Удивленный возможностью даже временного превосходства над собой, он раздражался, подчинялся только мимолетно, крайне резко обходился с предметом своей победы и, достигнув ее, охладевал и спешил освободиться, публично открывая тайну своего успеха.
Ум императора составлял, бесспорно, самую выдающуюся часть его существа. Трудно, кажется, представить себе ум более обширный. Образование ничего к нему не прибавило, так как, в сущности, Бонапарт был невежествен, мало читал и притом всегда поспешно. Но он легко овладевал всем, что узнавал, а воображение давало возможность развить все это. Способности его кажутся громаднейшими, так как в уме его могло умещаться и классифицироваться множество знаний, не утомляя его.
Одна мысль порождала у него тысячи других, и одно какое-нибудь слово переносило его беседу в области самые возвышенные, – правда, не всегда по законам строгой логики, но всегда так, что ярко сквозил ум.
Я с большим удовольствием слушала, как он разговаривает или, вернее, говорит, так как его беседа большей частью состояла из длинных монологов. Это делалось не потому, что он не допускал возражений (конечно, когда бывал в хорошем настроении). Двор его, в течение долгого времени исключительно военный, имел обыкновение слушать все его речи как приказы, а позднее двор этот стал настолько многочислен, что никто не пытался брать на себя роль оппонента или же собеседника.
Мне приходилось уже говорить, что Бонапарт плохо выражал свои мысли; однако речь его обыкновенно бывала блестяща и оживленна, а грамматические ошибки иногда даже придавали ей неожиданную силу, всегда прекрасно подкрепленную оригинальностью идей. Притом он не нуждался в собеседнике, чтобы увлечься. С того момента, как Бонапарт входил в вопрос, он быстро шел вперед, однако, внимательно глядя, следуют ли за ним, и с удовольствием видя, что его понимают и аплодируют ему. Иной раз уметь слушать было удобным и верным средством понравиться ему. Подобно актеру, воодушевляющемуся эффектом, который он производит, Бонапарт радовался одобрению, которого искал в глазах своей аудитории. Он сильно интересовал меня, когда говорил, я слушала его с удовольствием, и вспоминаю, как он провозгласил меня умной женщиной, хотя я не сказала ему еще и двух сколько-нибудь связных фраз.

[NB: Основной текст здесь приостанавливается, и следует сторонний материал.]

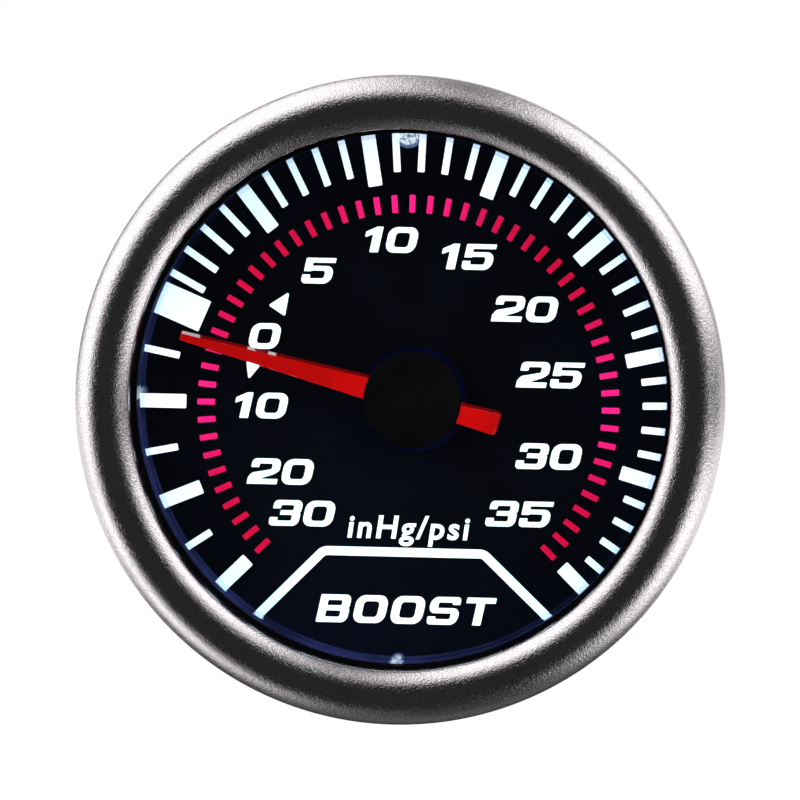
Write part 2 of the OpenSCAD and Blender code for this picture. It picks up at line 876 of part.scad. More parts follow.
// Cap soldered on the tube's free end, with the boss that the link turns on
module tube_tip() {
    out_w = tube_w + 2 * tip_wall + 2 * fit_gap;
    out_h = tube_h + 2 * tip_wall + 2 * fit_gap;
    boss_back = tube_front - tube_h / 2;
    color("goldenrod") faced() works() difference() {
        union() {
            rotate(tip_turn) translate([tube_r, 0, 0])
                slab(out_w, tip_l, tube_front - tube_h / 2 - out_h / 2,
                    tube_front - tube_h / 2 + out_h / 2);
            translate(tip_at) disc(tip_boss_r, boss_back, link_back - nest_gap);
        }
        tube_stretch(tube_w + 2 * fit_gap, tube_h + 2 * fit_gap, tube_end_turn - 1, root_turn_span);
        translate(tip_at) disc(link_pin_r + fit_gap, tube_front + tip_wall / 2, link_back + over);
    }
}

module tip_screw() {
    color("silver") faced() works() translate(tip_at)
        translate([0, 0, link_front + nest_gap])
            screw(pin_head_r, screw_head_t, link_pin_r, link_front - tube_front - tip_wall);
}

module link() {
    color("gold") faced() works() translate(tip_at) rotate(link_turn) translate([0, 0, link_back])
        difference() {
            linear_extrude(link_t) {
                circle(r = link_eye_r);
                translate([link_l, 0]) circle(r = link_eye_r);
                translate([0, -link_eye_r / 2]) square([link_l, link_eye_r]);
            }
            disc(link_pin_r + turn_gap, -over, link_t + over);
            translate([link_l, 0, 0]) disc(link_pin_r + fit_gap, -over, link_t + over);
        }
}

module link_pin() {
    color("silver") faced() works() translate(tail_pin_at) {
        disc(link_pin_r, link_back - pin_head_t / 2, sector_front + link_gap + pin_head_t / 2);
        disc(pin_head_r, link_back - pin_head_t, link_back);
        disc(pin_head_r, sector_front + link_gap, sector_front + link_gap + pin_head_t);
    }
}

module socket_block() {
    arm_front = tube_front + arm_margin;
    arm_back = tube_back - arm_margin;
    mid = tube_front - tube_h / 2;
    color("goldenrod") faced() works() difference() {
        union() {
            disc(column_r, socket_back, back_plate_back);
            disc(socket_flange_r, socket_back, socket_back + socket_flange_t);
            disc(stub_r, stub_back, socket_back + over);
            translate([-arm_half_w, -arm_end, arm_back])
                cube([2 * arm_half_w, arm_end, arm_front - arm_back]);
        }
        // Pocket for the tube's root
        tube_stretch(tube_w + 2 * fit_gap, tube_h + 2 * fit_gap, root_turn - root_turn_span,
            root_turn_span + 1);
        // Pressure passage, from the stub up the column and down the arm
        disc(passage_r, stub_back - over, mid);
        translate([0, 0, mid]) rotate([90, 0, 0]) cylinder(r = passage_r, h = tube_r);
        disc(spigot_r + fit_gap, stub_back - over, stub_back + spigot_l + fit_gap);
        for (side = [-1, 1]) translate([0, side * plate_screw_x, 0])
            disc(small_shank_r + fit_gap, back_plate_back - plate_screw_depth - fit_gap,
                back_plate_back + over);
        for (i = [0:2]) rotate(socket_screw_turn + i * 120) translate([socket_screw_at_r, 0, 0])
            disc(socket_screw_r + fit_gap, socket_back - over, socket_back + socket_screw_l + fit_gap);
    }
}

module socket_gasket() {
    color("saddlebrown") faced() works() difference() {
        ring(socket_flange_r, stub_r + fit_gap, case_back_in, socket_back);
        for (i = [0:2]) rotate(socket_screw_turn + i * 120) translate([socket_screw_at_r, 0, 0])
            disc(socket_screw_r + fit_gap, case_back_in - over, socket_back + over);
    }
}

module socket_screws() {
    color("silver") faced() works() for (i = [0:2]) rotate(socket_screw_turn + i * 120)
        translate([socket_screw_at_r, 0, -case_depth]) rotate([180, 0, 0])
            screw(socket_screw_head_r, socket_screw_head_h, socket_screw_r,
                case_wall + socket_gasket_t + socket_screw_l);
}

module nipple_seal() {
    color("saddlebrown") faced() works() ring(stub_r, spigot_r + fit_gap, nipple_top, stub_back);
}

module inlet_nipple() {
    color("goldenrod") faced() works() difference() {
        union() {
            disc(spigot_r, nipple_top - over, stub_back + spigot_l);
            translate([0, 0, nipple_start]) cylinder(r = nipple_hex_r, h = nipple_hex_h, $fn = 6);
            disc(nipple_r, nipple_land_end, nipple_start + over);
            // Barbs, each as wide as the plain part at its near end
            for (i = [1:barbs]) translate([0, 0, nipple_land_end - i * barb_l])
                cylinder(r1 = nipple_r * barb_neck_share, r2 = nipple_r, h = barb_l);
        }
        disc(passage_r, nipple_end - over, stub_back + spigot_l + over);
    }
}

module mounting_studs() {
    color("silver") faced() for (side = [-1, 1]) translate([side * stud_x, 0, 0]) {
        disc(stud_head_r, case_back_in, case_back_in + stud_head_t);
        disc(stud_r, -case_depth - stud_l, case_back_in + stud_head_t / 2);
    }
}

module wire_grommet() {
    out_r = grommet_r + grommet_flange_w;
    color([0.08, 0.08, 0.08]) faced() translate(grommet_at) difference() {
        union() {
            disc(out_r, case_back_in, case_back_in + grommet_flange_t);
            disc(grommet_r, -case_depth - grommet_flange_t / 2, case_back_in + grommet_flange_t / 2);
            disc(out_r, -case_depth - grommet_flange_t, -case_depth);
        }
        disc(grommet_bore_r, -case_depth - grommet_flange_t - over,
            case_back_in + grommet_flange_t + over);
    }
}

// Side view of the clamp bracket: x across, y along the case's axis
module strap_profile() {
    inner_bend = strap_bend - strap_t;
    polygon(concat(
        [[-strap_out_x, leg_end]],
        arc([-strap_out_x + strap_bend, strap_out + strap_bend], strap_bend, 180, 270),
        arc([strap_out_x - strap_bend, strap_out + strap_bend], strap_bend, 270, 360),
        [[strap_out_x, leg_end], [strap_in_x, leg_end]],
        arc([strap_out_x - strap_bend, strap_out + strap_bend], inner_bend, 360, 270),
        arc([-strap_out_x + strap_bend, strap_out + strap_bend], inner_bend, 270, 180),
        [[-strap_in_x, leg_end]]
    ));
}

module clamp_bracket() {
    color([0.12, 0.12, 0.13]) faced() difference() {
        translate([0, strap_w / 2, 0]) rotate([90, 0, 0]) linear_extrude(strap_w) strap_profile();
        for (side = [-1, 1]) translate([side * stud_x, 0, 0])
            disc(stud_r + 2 * fit_gap, strap_out - over, strap_in + over);
        works() disc(strap_hole_r, strap_out - over, strap_in + over);
    }
}

module lock_washers() {
    color("silver") faced() for (side = [-1, 1]) translate([side * stud_x, 0, 0]) difference() {
        ring(washer_r, stud_r + 2 * fit_gap, strap_out - washer_t, strap_out);
        translate([0, -washer_cut_w / 2, strap_out - washer_t - over])
            cube([washer_r + over, washer_cut_w, washer_t + 2 * over]);
    }
}

module thumb_nuts() {
    flute_step = 180 / nut_flutes;
    color("goldenrod") faced() for (side = [-1, 1]) translate([side * stud_x, 0, 0]) difference() {
        union() {
            translate([0, 0, nut_back]) linear_extrude(nut_h - nut_collar_h) polygon([
                for (i = [0:2 * nut_flutes - 1])
                    polar(nut_r * (i % 2 == 0 ? 1 : flute_share), i * flute_step)
            ]);
            disc(washer_r, nut_back + nut_h - nut_collar_h, nut_back + nut_h);
        }
        disc(stud_r + fit_gap, nut_back - over, nut_back + nut_h + over);
    }
}

case_cup();
bezel_ring();
lens();
lens_gasket();
shade_ring();
clear_ring();
dial_plate();
light_guide();
reflector();
led_board();
leds();
resistors();
solder_posts();
board_screws();
board_standoffs();
movement_front_plate();
movement_back_plate();
movement_pillars();
plate_screws();
movement_screws();
pointer_arbor();
hairspring_collet();
hairspring();
hairspring_stud();
pointer();
hub_cap();
sector_gear();
sector_arbor();
bourdon_tube();
tube_tip();
tip_screw();
link();
link_pin();
socket_block();
socket_gasket();
socket_screws();
nipple_seal();
inlet_nipple();
mounting_studs();
wire_grommet();
clamp_bracket();
lock_washers();
thumb_nuts();
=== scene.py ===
import json
import math

import bpy
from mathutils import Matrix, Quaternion, Vector


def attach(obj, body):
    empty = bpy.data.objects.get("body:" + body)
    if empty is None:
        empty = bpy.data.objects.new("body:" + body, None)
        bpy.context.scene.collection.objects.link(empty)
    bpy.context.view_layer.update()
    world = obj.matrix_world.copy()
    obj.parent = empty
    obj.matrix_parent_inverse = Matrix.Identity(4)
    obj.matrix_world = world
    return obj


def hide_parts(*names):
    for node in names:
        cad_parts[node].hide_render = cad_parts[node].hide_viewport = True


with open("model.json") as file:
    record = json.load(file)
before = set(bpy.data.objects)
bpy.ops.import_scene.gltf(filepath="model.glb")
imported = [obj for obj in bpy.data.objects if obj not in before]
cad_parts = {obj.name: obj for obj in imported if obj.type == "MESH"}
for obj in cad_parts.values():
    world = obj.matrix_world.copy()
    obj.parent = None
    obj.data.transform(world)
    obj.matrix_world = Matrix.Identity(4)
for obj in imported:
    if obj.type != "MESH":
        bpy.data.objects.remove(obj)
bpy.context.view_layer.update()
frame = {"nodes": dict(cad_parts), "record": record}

nodes = frame["nodes"]
scene = bpy.context.scene
MM = 0.001

# Camera
# The photograph looks at the dial almost square on, with a long lens, from a little right and above.
AZIMUTH, ELEVATION, ROLL = 2.6, 2.1, 1.2                  # degrees
DISTANCE, VIEW_WIDTH = 800.0, 73.85                       # mm; the width is what the view spans at the bezel
AIM_H = 5.5                                               # mm in front of the panel
SENSOR_WIDTH = 36.0
CLIP_START, CLIP_END = 0.01, 50.0                         # m

azimuth, elevation = math.radians(AZIMUTH), math.radians(ELEVATION)
back = Vector((math.sin(azimuth) * math.cos(elevation), -math.cos(azimuth) * math.cos(elevation),
               math.sin(elevation)))
camera_data = bpy.data.cameras.new("camera")
camera = bpy.data.objects.new("camera", camera_data)
scene.collection.objects.link(camera)
camera_data.sensor_width = SENSOR_WIDTH
camera_data.lens = SENSOR_WIDTH * DISTANCE / VIEW_WIDTH
camera_data.clip_start, camera_data.clip_end = CLIP_START, CLIP_END
camera.location = Vector((0, -AIM_H * MM, 0)) + back * DISTANCE * MM
camera.rotation_mode = "QUATERNION"
camera.rotation_quaternion = (-back).to_track_quat("-Z", "Y") @ Quaternion((0, 0, 1), math.radians(ROLL))
scene.camera = camera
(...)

Он любил говорить о себе, рассказывать и судить так, как мог бы судить о нем другой. Чтобы извлечь выгоды из своего характера, он иногда подчинял его самому строгому анализу. Он часто говорил, что истинно государственный человек умеет рассчитать все мельчайшие выгоды, какие может извлечь даже из своих недостатков. Талейран выражается об этом еще сильнее. Я слышала, как однажды он раздраженно воскликнул: «Этот демонический человек обманывает по всем пунктам. Даже страсти его ускользают от вас, так как он находит способ вымышлять их, хотя они, конечно, и в самом деле существуют в нем».